Highland Street offers prime location to settle in Worcester for anyone wanting to live in the vibrant city center but still have the suburban atmosphere of Greendale and Tatnuck. Shops and cafes mix in seamlessly to the homes and provide residents with unique areas to spend mornings. Downtown and the Canal District are close by, and Shrewsbury Street is not too far away, making the Highland Street neighborhood a quiet, but lively, place.
College Hill achieved its namesake because of the college that dominates the neighborhood: The College of the Holy Cross. Any student or budding student who lives at or visits the university will immediately notice that the campus is, in fact, built along the side of one of Worcester’s seven hills. Founded in 1843 by Father James Fitton, Holy Cross stands as not only the largest university in the city, encompassing 52 acres of land, but also serves as one of the oldest and most prestigious Jesuit institutions in the country, alongside Boston College.

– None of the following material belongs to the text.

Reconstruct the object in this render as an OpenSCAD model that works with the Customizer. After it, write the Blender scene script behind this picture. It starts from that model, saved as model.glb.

A beautiful view of the Worcester can be seen from the top of the Holy Cross campus, a point of contention that was actually written about in 1836, when the land was first purchased by Father Fitton. One might wonder how the view looked back in the 19th century – the Blackstone Canal snaking its way through a series of mills and factories versus today’s high-rises and I-290 traffic. Holy Cross stands out among the colleges in Worcester not only by being one of the oldest, but also by providing a sense of faith, history and pride to a neighborhood.
Quinsigamond Village is also incorporated into this area. Strategically placed close to the Massachusetts Turnpike and with an atmosphere akin to that of Greendale, this section of the neighborhood is residential and quaint. The Swedes, whose influence left an indelible mark on the city, also settled in Quinsigamond Village. Pitched roofs and rectangular framed houses, much like those found in Greendale, also dot the streets of this neighborhood. Far from being entirely suburban or residential, Quinsigamond Village and College Hill are still within the borders of the city of Worcester. Public transportation or a quick car ride or even a walk, depending on which area of the neighborhood you live in, will take you anywhere in the city you want to go.
With shops, restaurants and nightlife abounding in the city, no matter where in Worcester you go or live, you’ll always find something interesting.